I haven't reached the "magical' stage Kamal Ravikant says I'll eventually get to, but I did find myself smiling and laughing a bit more today. And I did notice that I wasn't so in my head ... I mean other than saying I love myself over and over, I wasn't daydreaming about the future or living in the past. I may have been saying this weird mantra over and over again, but I was more present than I've been in a while and that's something I really want.

I took a "walk and talk" with my son today. (We've been doing them for years. He likes to tell me stories ... usually about books he's read or video games he's playing ... while we are walking. I don't say too much but I listen and he seems to like that.) Anyway, while we were walking I felt more focused on where I was and who I was with than I have in the recent past. Just some observations ... I don't know if it's connected or relevant but I figured if I'm going to do this blog experiment thingy I might as well write down what I'm noticing and feeling.

Last thing I've been thinking about ... I heard from someone or I read somewhere "garbage in, garbage out," meaning what we put in our mind matters. For the past year I've been putting A LOT of garbage in. I know part of the reason I haven't wanted to share at meetings is because I have nothing worthwhile to share. But I feel hopeful today ... I feel like I'm starting to put good stuff in my brain and that good stuff will naturally produce good thoughts. Like I said, at least that's what I'm hoping. I've always been a big believer that what you put in your body matters. Our bodies are like engines and they run better on whole, natural foods. Do I always eat like that? NO! But I try to eat pretty healthy and when I do, I feel good and I have more energy.

I have to believe my mind operates the same way. For most of my life I've been telling myself I suck, I'm stupid, I'm bad, I'm not worthy, I'm blah, blah, blah. Not all of the time, and certainly it's gotten much, much better since I've gotten sober and gotten into recovery, but the truth is those are my default tapes that I play over and over again.

I want to erase them! I've always wanted to erase them but I've never known how. I've prayed for help, I've read self-help books, talked with counselors about my childhood ad nauseum. I'm sick of my own story.

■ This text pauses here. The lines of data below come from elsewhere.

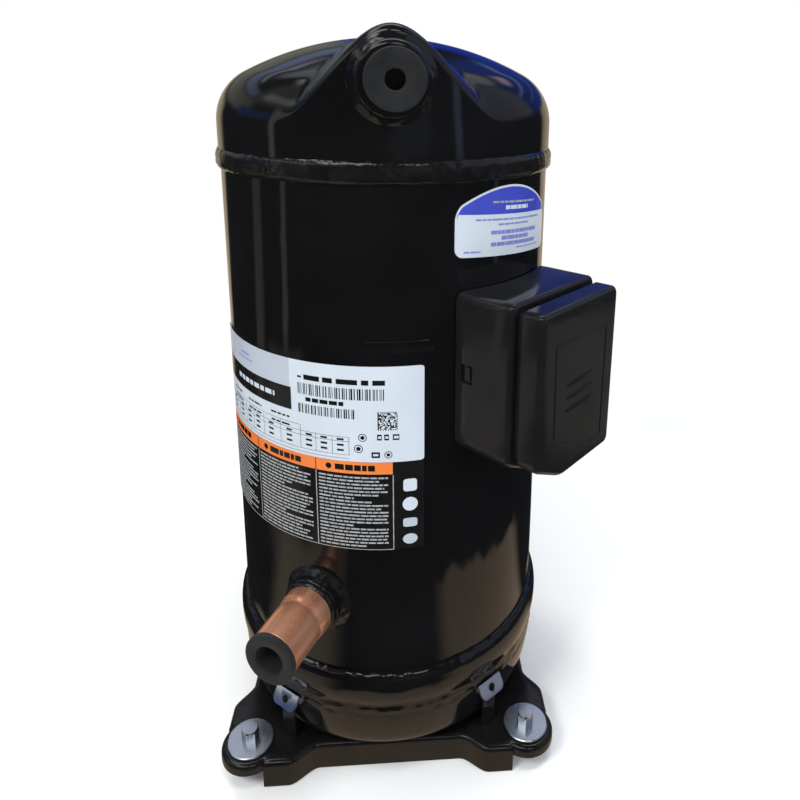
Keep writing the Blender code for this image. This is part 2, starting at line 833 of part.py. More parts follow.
def make_crank(steel, bronze, iron, lamination):
    profile = [
        (0, 297.5),
        (15.6, 297.5),
        (15.6, 263.0),
        (SHAFT_RADIUS, 262.2),
        (SHAFT_RADIUS, 108.0),
        (9.6, 107.0),
        (9.6, 60.0),
        (0, 60.0),
    ]
    shaft = turned("crankshaft", profile, steel, segments=24)
    pin_centre = (ORBIT_RADIUS, 0)
    add(shaft, rod("crank_pin", 9.0, 290.0, 328.0, centre=pin_centre))
    tube("drive_bushing", 9.3, 15.4, 299.0, 327.0, bronze, centre=pin_centre)

    make_counterweight("upper_counterweight", 256.4, 261.6, (31.5, 275.0), 95, 265, iron)
    make_counterweight("lower_counterweight", 149.6, 142.0, (31.5, 136.0), -70, 70, iron)

    rotor = [
        (48.0, 256.0),
        (49.6, 250.0),
        (49.6, 156.0),
        (48.0, 150.0),
        (32.0, 150.0),
        (SHAFT_RADIUS + GAP, 156.0),
        (SHAFT_RADIUS + GAP, 250.0),
        (32.0, 256.0),
    ]
    turned("rotor", rotor, lamination, segments=24)
    pickup = [(8.0, 59.6), (8.0, 48.0), (4.4, 38.0), (2.2, 38.0), (4.6, 48.0), (4.6, 59.6)]
    turned("oil_pickup", pickup, steel, segments=20)


def radial_bars(name, inner, outer, width, low, high):
    """Upright bars set evenly round the axis, as one guide for a Boolean."""
    made = bmesh.new()
    for index in range(SLOT_COUNT):
        across, along = direction(360 * (index + 0.5) / SLOT_COUNT)
        rings = []
        for level in (low, high):
            ring = []
            for out, aside in ((inner, -width), (outer, -width), (outer, width), (inner, width)):
                first = out * across - aside / 2 * along
                second = out * along + aside / 2 * across
                ring.append(made.verts.new((first, second, level)))
            rings.append(ring)
        made.faces.new(rings[0])
        made.faces.new(rings[1])
        for corner in range(4):
            after = (corner + 1) % 4
            made.faces.new((rings[0][corner], rings[0][after], rings[1][after], rings[1][corner]))
    return finish(name, made, None)


def make_stator(lamination, enamel, lead_insulation):
    core = tube("stator_core", 50.4, 106.8, STATOR_BOTTOM, STATOR_TOP, lamination, segments=36)
    cut(core, radial_bars("slots", 55.0, 76.0, 8.4, STATOR_BOTTOM - 10, STATOR_TOP + 10))
    winding = tube("stator_winding", 54.5, 79.0, 142.0, STATOR_BOTTOM - GAP, enamel, segments=24)
    add(winding, tube("upper_end_turns", 54.5, 79.0, STATOR_TOP + GAP, 264.0, segments=24))
    add(winding, radial_bars("coil_sides", 55.6, 75.4, 7.6, STATOR_BOTTOM - 8, STATOR_TOP + 8))

    path = bpy.data.curves.new("motor_leads", "CURVE")
    path.dimensions = "3D"
    path.bevel_depth = 3.2 * MM
    path.bevel_resolution = 2
    path.use_fill_caps = True
    path.resolution_u = 6
    spline = path.splines.new("BEZIER")
    spline.bezier_points.add(1)
    across, along = direction(BOX_AZIMUTH)
    ends = (((70.0, 267.8), (70.0, 276.0)), ((96.5, HEADER_HEIGHT), (84.0, HEADER_HEIGHT)))
    for point, (place, handle) in zip(spline.bezier_points, ends):
        for key, (out, up) in (("co", place), ("handle_right", handle), ("handle_left", handle)):
            setattr(point, key, (out * across * MM, out * along * MM, up * MM))
    first, last = spline.bezier_points
    first.handle_left = first.co
    last.handle_right = last.co
    leads = bpy.data.objects.new("motor_leads", path)
    bpy.context.collection.objects.link(leads)
    path.materials.append(lead_insulation)


def make_lower_bearing(iron, bronze):
    profile = [(22.0, 105.0), (22.0, 84.0), (12.9, 84.0), (12.9, 105.0)]
    bracket = turned("lower_bearing_bracket", profile, iron, segments=24)
    for number in range(3):
        turn = empty(f"bracket_arm_turn_{number}", rotation=(0, 0, 90 + 120 * number))
        add(bracket, block(f"bracket_arm_{number}", (18.0, -11.0, 96.0), (103.0, 11.0, 103.0), parent=turn))
        add(bracket, block(f"bracket_foot_{number}", (100.5, -13.0, 88.0), (105.8, 13.0, 112.0), parent=turn))
    tube("lower_bearing", 9.9, 12.6, 85.0, 104.0, bronze)


# ---- the discharge side -------------------------------------------------------------------------


def make_muffler_plate(paint, steel):
    rim = SEAM_RADIUS
    profile = [
        (rim - 2.4, SEAM_TOP),
        (rim, SEAM_TOP - 4.0),
        (rim, SEAM_BOTTOM + 4.0),
        (rim - 2.4, SEAM_BOTTOM),
        (105.0, SEAM_BOTTOM),
        (103.0, 410.6),
        (14.0, 410.6),
        (14.0, 419.4),
        (24.0, 419.4),
        (25.0, 414.6),
        (103.0, 414.6),
        (105.0, SEAM_TOP),
    ]
    plate = turned("muffler_plate", profile, paint, segments=40)
    valve_place = [78.0 * value for value in direction(120)]
    cut(plate, rod("relief_opening", 6.4, 400, 425, centre=valve_place, segments=12))
    valve = [(0, 422.0), (5.0, 422.0), (9.0, 420.0), (9.0, 415.0), (6.0, 415.0), (6.0, 402.0), (0, 402.0)]
    turned("relief_valve", valve, steel, centre=valve_place, segments=12)


def make_check_valve(steel):
    cage = [(22.0, 428.0), (22.0, 419.8), (18.2, 419.8), (18.2, 425.6), (8.0, 425.6), (8.0, 428.0)]
    guide = turned("check_valve_guide", cage, steel, segments=24)
    cut(guide, block("guide_window_along", (-30, -6, 421.0), (30, 6, 425.0)))
    rod("check_valve_disc", 17.6, 419.9, 421.8, steel, segments=24)


def make_floating_seal(alloy):
    profile = [(40.0, 409.0), (40.0, 404.0), (60.6, 404.0), (60.6, 390.5), (35.4, 390.5), (35.4, 409.0)]
    turned("floating_seal", profile, alloy, segments=32)


def lower_to_frame():
    """Moves everything that stands on its own, and so what hangs from it, down to the frame's origin."""
    for thing in bpy.data.objects:
        if thing.parent is None:
            thing.location.z -= (BASE_TOP - BASE_SHEET) * MM


def main():
    clear_scene()
    paint = material("black_paint", (0.012, 0.012, 0.013), 0.16)
    copper = material("copper", (0.72, 0.36, 0.22), 0.28, 1.0)
    rubber = material("black_rubber", (0.045, 0.047, 0.05), 0.62)
    zinc = material("zinc_plate", (0.62, 0.65, 0.70), 0.30, 1.0)
    plastic = material("black_plastic", (0.014, 0.014, 0.015), 0.30)
    paper = material("label_paper", (0.78, 0.78, 0.78), 0.45)
    blue = material("blue_label", (0.16, 0.24, 0.62), 0.45)
    iron = material("cast_iron", (0.20, 0.20, 0.21), 0.50, 1.0)
    alloy = material("cast_aluminium", (0.66, 0.66, 0.67), 0.42, 1.0)
    steel = material("machined_steel", (0.52, 0.52, 0.53), 0.28, 1.0)
    bronze = material("bearing_bronze", (0.50, 0.34, 0.16), 0.36, 1.0)
    brass = material("brass_pin", (0.70, 0.54, 0.26), 0.26, 1.0)
    lamination = material("lamination_steel", (0.30, 0.30, 0.32), 0.45, 1.0)
    enamel = material("enamelled_wire", (0.48, 0.20, 0.09), 0.35, 0.6)
    lead_insulation = material("lead_insulation", (0.75, 0.72, 0.62), 0.55)

    discharge_stub = empty("discharge_axis", (0, 0, DISCHARGE_HEIGHT), (0, 90, HOOD_AZIMUTH))
    suction_stub = empty("suction_axis", (0, 0, SUCTION_HEIGHT), (0, 90, SUCTION_AZIMUTH))
    header_stub = empty("header_axis", (0, 0, HEADER_HEIGHT), (0, 90, BOX_AZIMUTH))
    box_side = empty("box_side", (0, 0, 0), (0, 0, BOX_AZIMUTH))
    orbit_axis = empty("orbit_axis", (ORBIT_RADIUS, 0, 0))

    make_top_cap(paint, discharge_stub)
    make_discharge(paint, rubber, discharge_stub)
    make_muffler_plate(paint, steel)
    make_shell(paint, suction_stub, header_stub)
    make_bottom_cap(paint)
    make_base(paint)
    make_foot_fasteners(zinc)
    make_base_clips(zinc)
    make_suction(paint, copper, rubber, suction_stub)
    make_labels(paper, blue)
    make_terminal_box(plastic, zinc, box_side)
    make_header(steel, brass, header_stub)

    make_fixed_scroll(iron)
    make_orbiting_scroll(alloy, bronze, orbit_axis)
    make_oldham_ring(alloy)
    make_housing(iron, bronze)
    make_scroll_bolts(zinc)
    make_crank(steel, bronze, iron, lamination)
    make_stator(lamination, enamel, lead_insulation)
    make_lower_bearing(iron, bronze)
    make_check_valve(steel)
    make_floating_seal(alloy)
    lower_to_frame()


main()
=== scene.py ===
"""The looks of the scroll compressor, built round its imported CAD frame.

Sizes are in millimetres and angles in degrees until a mesh is made, and heights are above the lower edge
of the base's flange, which is DROP below the frame's origin.
"""

import math

import bmesh
import bpy
from mathutils import Matrix, Vector, noise


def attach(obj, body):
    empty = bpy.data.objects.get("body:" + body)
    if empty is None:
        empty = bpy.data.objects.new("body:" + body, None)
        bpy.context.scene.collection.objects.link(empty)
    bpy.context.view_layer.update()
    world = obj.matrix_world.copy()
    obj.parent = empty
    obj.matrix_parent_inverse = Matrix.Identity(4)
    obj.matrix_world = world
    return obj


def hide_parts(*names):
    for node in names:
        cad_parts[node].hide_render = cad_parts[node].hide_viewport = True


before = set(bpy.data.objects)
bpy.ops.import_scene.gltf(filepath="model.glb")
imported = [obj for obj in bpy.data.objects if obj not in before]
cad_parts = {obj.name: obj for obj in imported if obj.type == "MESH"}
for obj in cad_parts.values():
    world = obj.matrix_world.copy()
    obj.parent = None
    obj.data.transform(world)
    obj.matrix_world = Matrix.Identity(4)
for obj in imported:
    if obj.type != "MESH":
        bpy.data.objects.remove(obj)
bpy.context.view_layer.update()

MM = 0.001
DROP = 16.0

SHELL_RADIUS = 110.7
SHELL_WALL = 3.5
SHELL_BOTTOM = 46.5
SEAM_BOTTOM = 406.5
SEAM_TOP = 418.5
SEAM_RADIUS = 114.4
PLATE_BOTTOM = 410.6
PLATE_TOP = 414.6
PLATE_BORE = 14.0
PLATE_COLLAR_TOP = 419.4
CAP_RADIUS = 111.7
CAP_WALL = 4.0
CAP_SHOULDER = 435.0
CAP_TOP = 490.0
CAP_KNUCKLE = 36.0
CAP_SEGMENTS = 240
HOOD_AZIMUTH = -87.3
HOOD_FOOT = 428.2
HOOD_RISE = 63.0
HOOD_CREST_SHARE = 0.36
HOOD_CREST_SPREAD = 27.5
HOOD_FLANK_SPREAD = 41.0
HOOD_EDGE = 6.4
HOOD_BLEND = 6.0
BOTTOM_RADIUS = 115.5

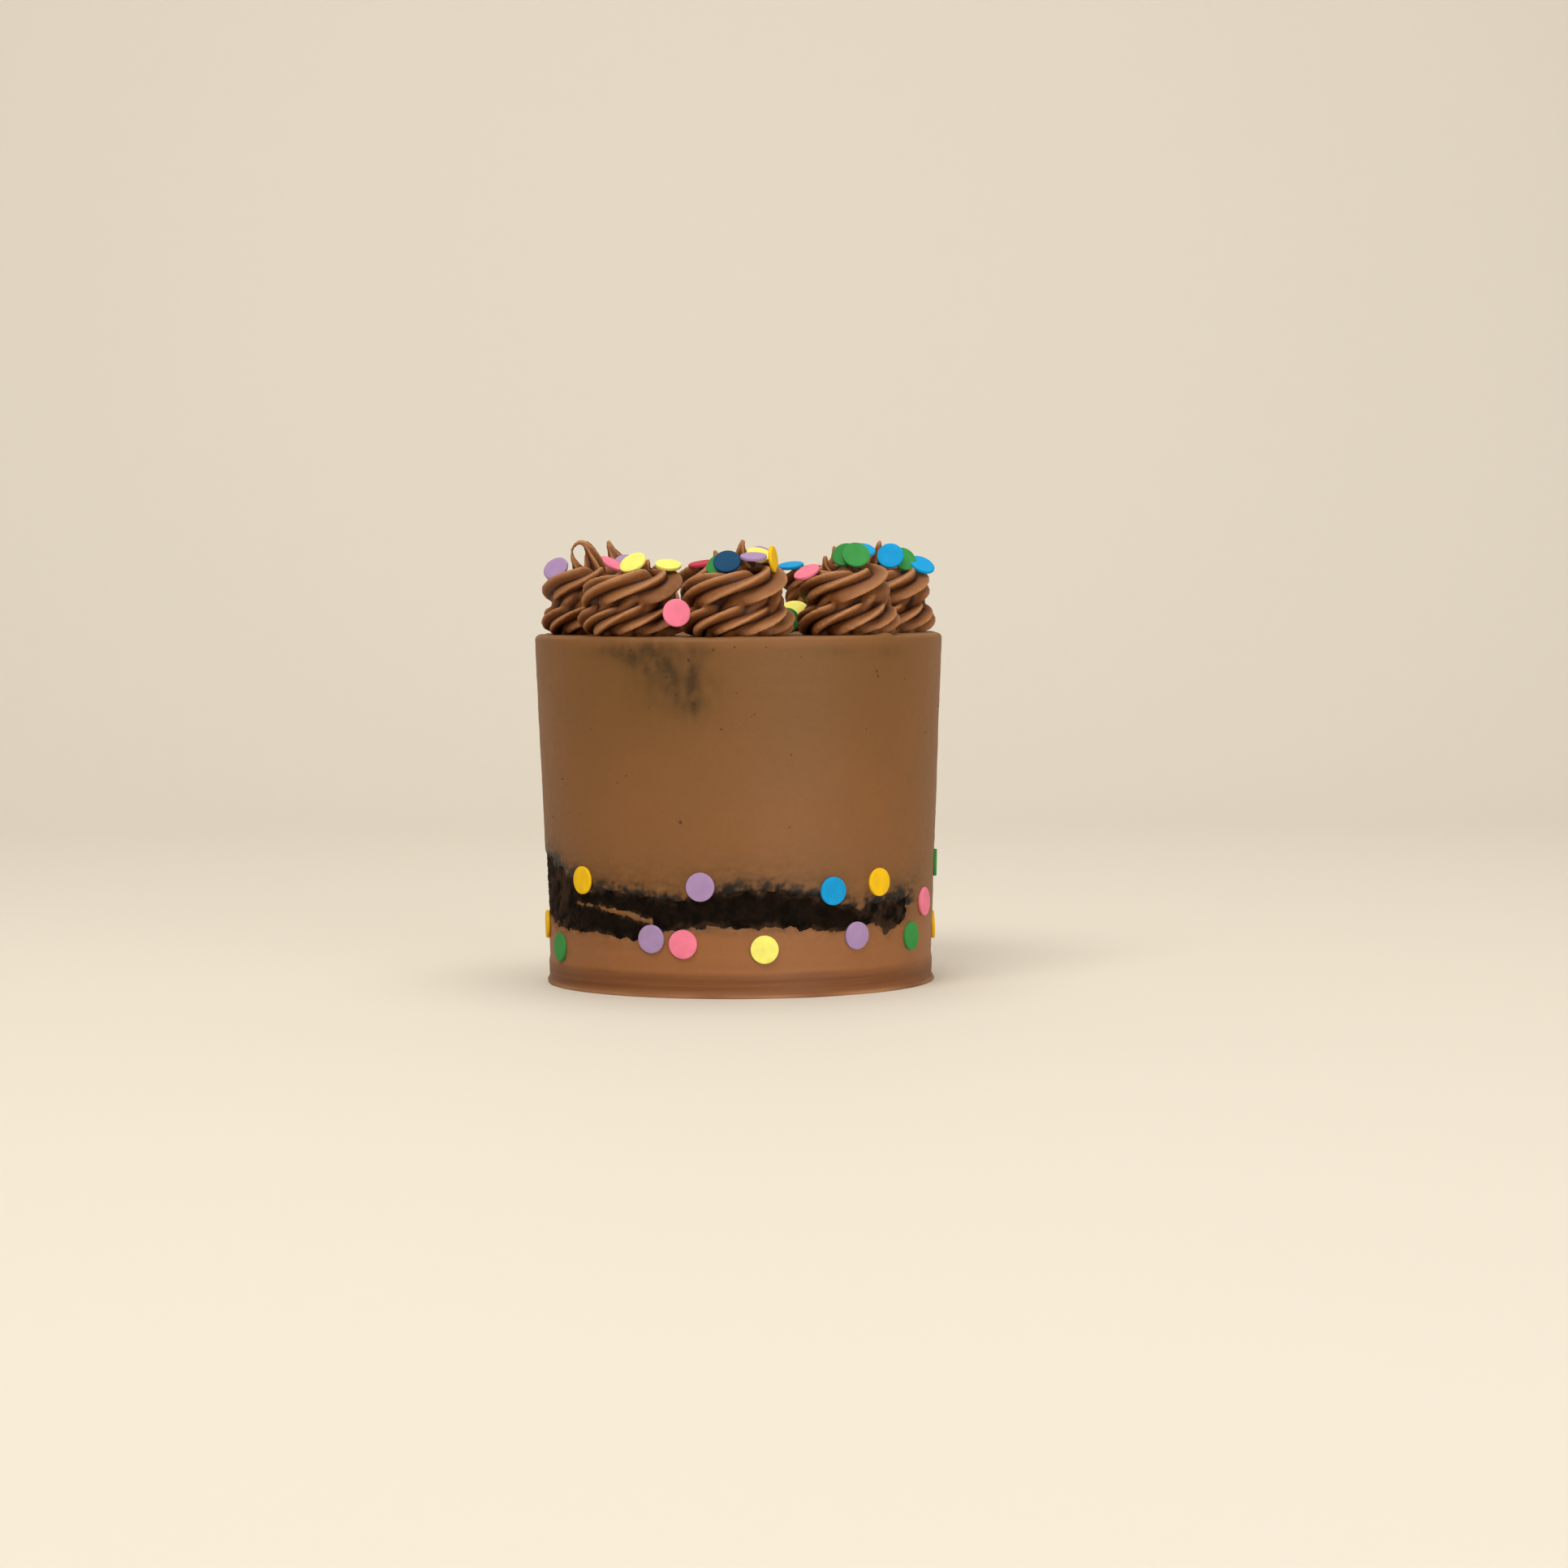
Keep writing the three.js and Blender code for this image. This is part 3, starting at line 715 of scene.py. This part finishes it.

But I've never thought of just saying I love myself over and over. Maybe I'll find it's too simple, or I won't stick with it. But it's such a positive message, and I want to love myself ... I want to be content and confident in my own skin more times than I'm not. I want to stop looking for outside stuff and people and opinions to make me feel good about myself. I want this experiment to work so for day 2, I'm still at it!